Posted By: Scott35 Re: Leaving the Field for the Office - 10/21/07 03:13 AM
What about managing 40 projects at the same time, and:
  • Someone asking "About _THAT_ Quote"
  • E-mails with one project's name in the subject, contains info about 4 other projects,
  • Quotes for materials without project name,
  • Client wants to go back to the "3rd change" of 6,
  • Trying to eat Lunch,,,
  • Figure out what someone's name &/or phone number is, from a "Rapid-Fire" voicemail message,
  • Actually finding SOMEONE in their Office when you call,
  • The only Person with the Information needed is - of course, on Vacation for 2 weeks,
  • following up on the RFIs,
  • Engineering / Designing a Project, performing Take-Offs, compiling Proposals, Fax, UPS & E-mail everything out by the near-impossible due dates, etc.,
  • Another P.M. calls you, and asks you to "Do A Quick Take-Off, It Will Only Take a Few Minutes" - which occupies 4 hours of your day,
  • I can't think of any more...


As mentioned before by others - and somewhat in my Parody List, taking an Office position is anything but relaxing (as compared to working in the field); which makes me wonder why we do it at all???
wink

Scott
Posted By: acetoday Re: Leaving the Field for the Office - 03/08/08 02:04 PM
Ed,

I just read your post and couldn't stop cracking up. I've experienced everyone of the top "13". My favorite was the customer with barely a pulse.

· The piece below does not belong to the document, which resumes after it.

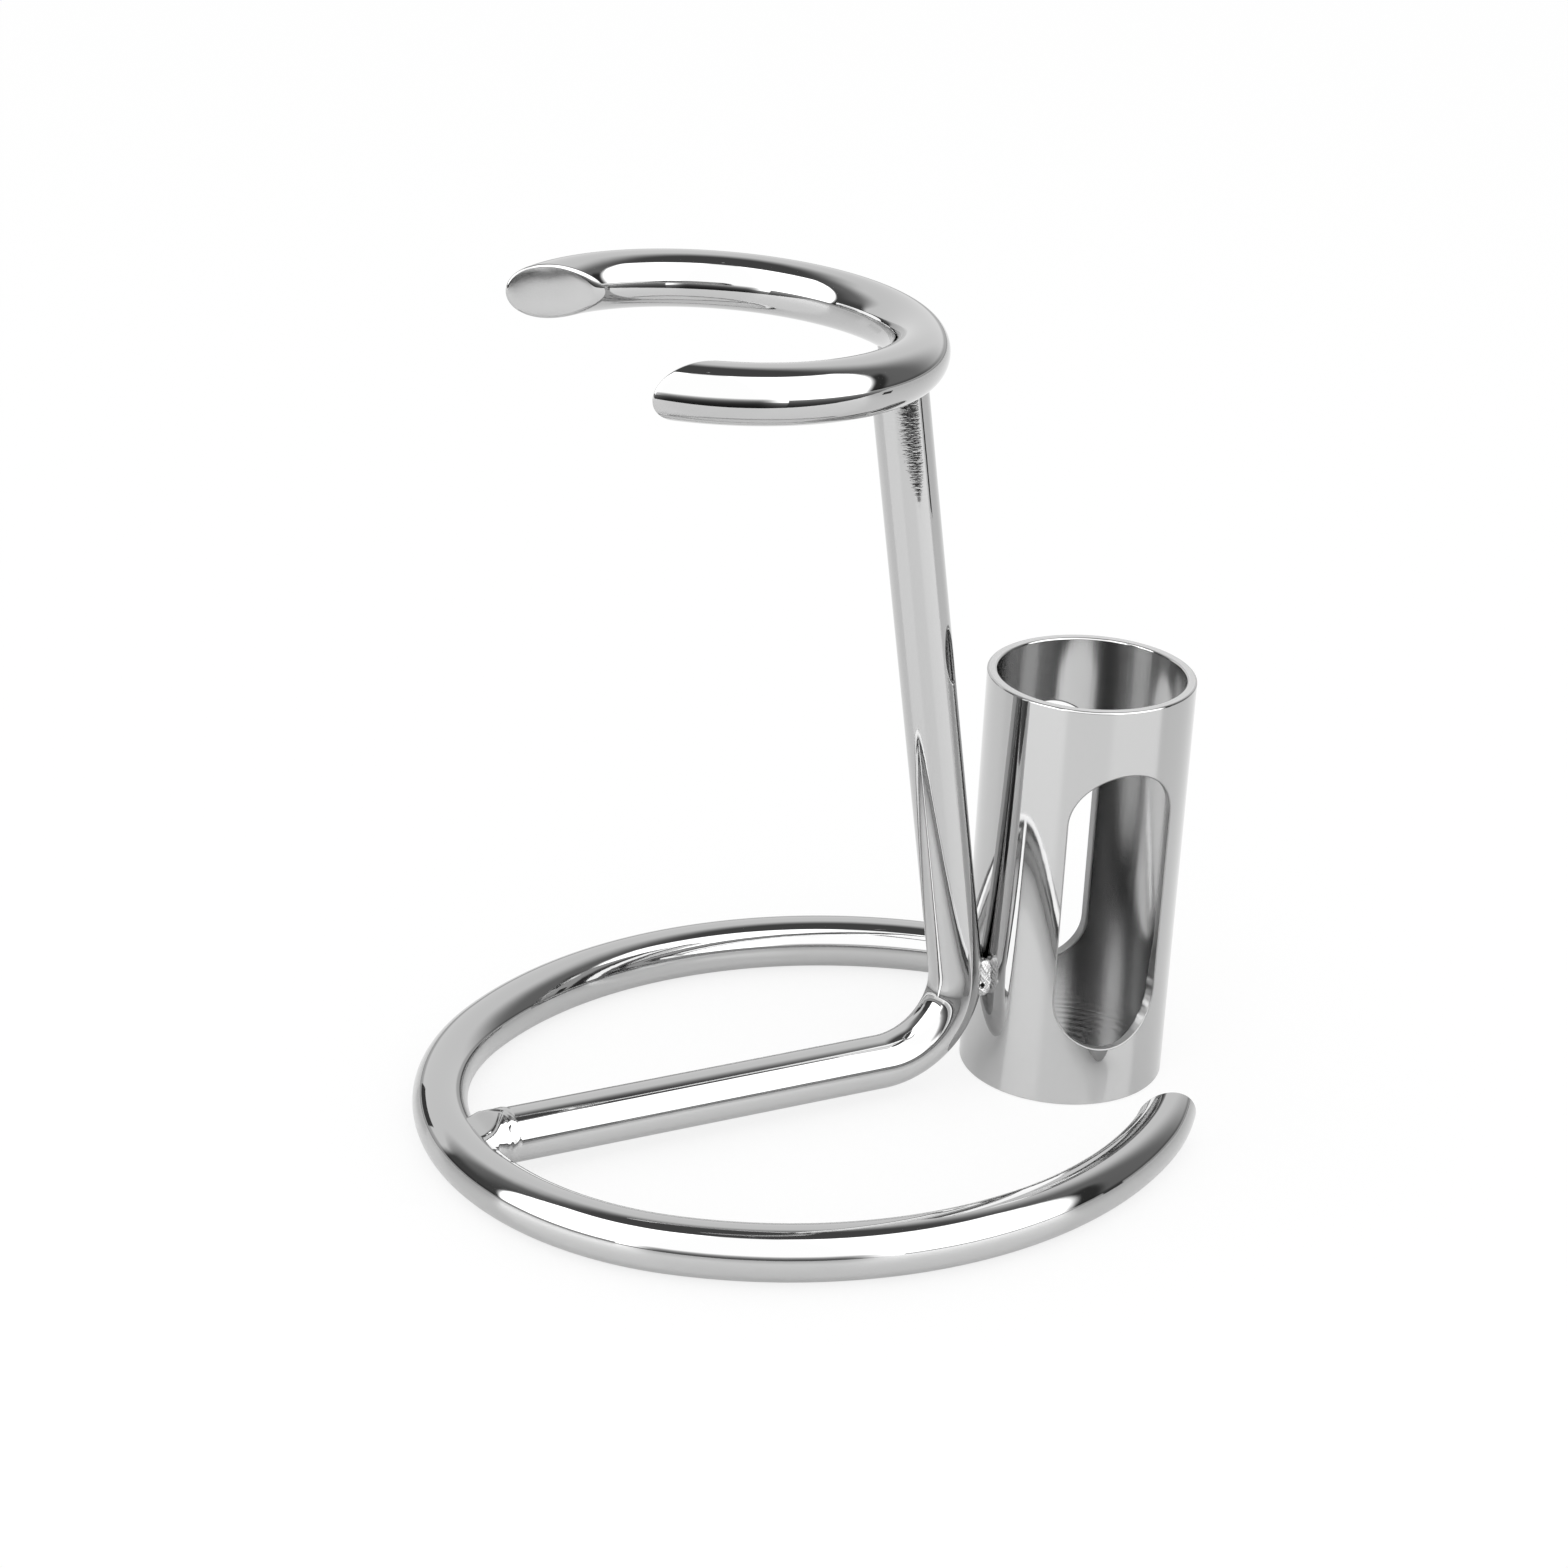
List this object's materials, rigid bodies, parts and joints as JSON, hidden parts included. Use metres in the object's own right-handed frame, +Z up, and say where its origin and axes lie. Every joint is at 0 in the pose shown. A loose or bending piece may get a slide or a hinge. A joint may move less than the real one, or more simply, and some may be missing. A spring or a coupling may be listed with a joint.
{
  "type": "shaving brush and razor stand",
  "caption": "Chrome-plated stand of bent round bar with an open ring that hangs a shaving brush and a slotted upright tube that holds a razor.",
  "frame": {"origin": "centre of the base ring's oval, on the counter", "axes": "+Z up, along the razor tube's axis; +X along the spoke, from the base ring's closed end towards the razor tube; +Y to the back"},
  "size_m": [0.0933, 0.0804, 0.0993],
  "materials": {
    "bar_chrome": "polished and chrome-plated steel bar",
    "tube_chrome": "polished and chrome-plated steel tube, thinner plating inside",
    "weld_chrome": "ground weld metal under the same plating"
  },
  "bodies": {
    "root": {"base_ring": "bar_chrome", "upright_bar": "bar_chrome", "brush_ring": "bar_chrome", "razor_tube": "tube_chrome", "tube_floor": "tube_chrome", "base_weld": "weld_chrome", "ring_weld": "weld_chrome", "tube_weld_front": "weld_chrome", "tube_weld_back": "weld_chrome"}
  },
  "joints": []
}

I recently just took a long overdue honeymoon with my wife of 15 years. While calling into the field I found out the 22K sf house we just wired was stripped of all the wire.

Thanks for sharing!!

Bob
Posted By: gfretwell Re: Leaving the Field for the Office - 03/08/08 06:55 PM
I spent about 25 of my 30 on the road with no office to go to , 4 split between road and office and about 1 stuck in an office 9-5 (6 months instructor and 6 months service planning/support center rep). I was literally "itching" to get out of both of those jobs.
The only good thing I can say about office work is you don't have to fight traffic all day. The rest sux.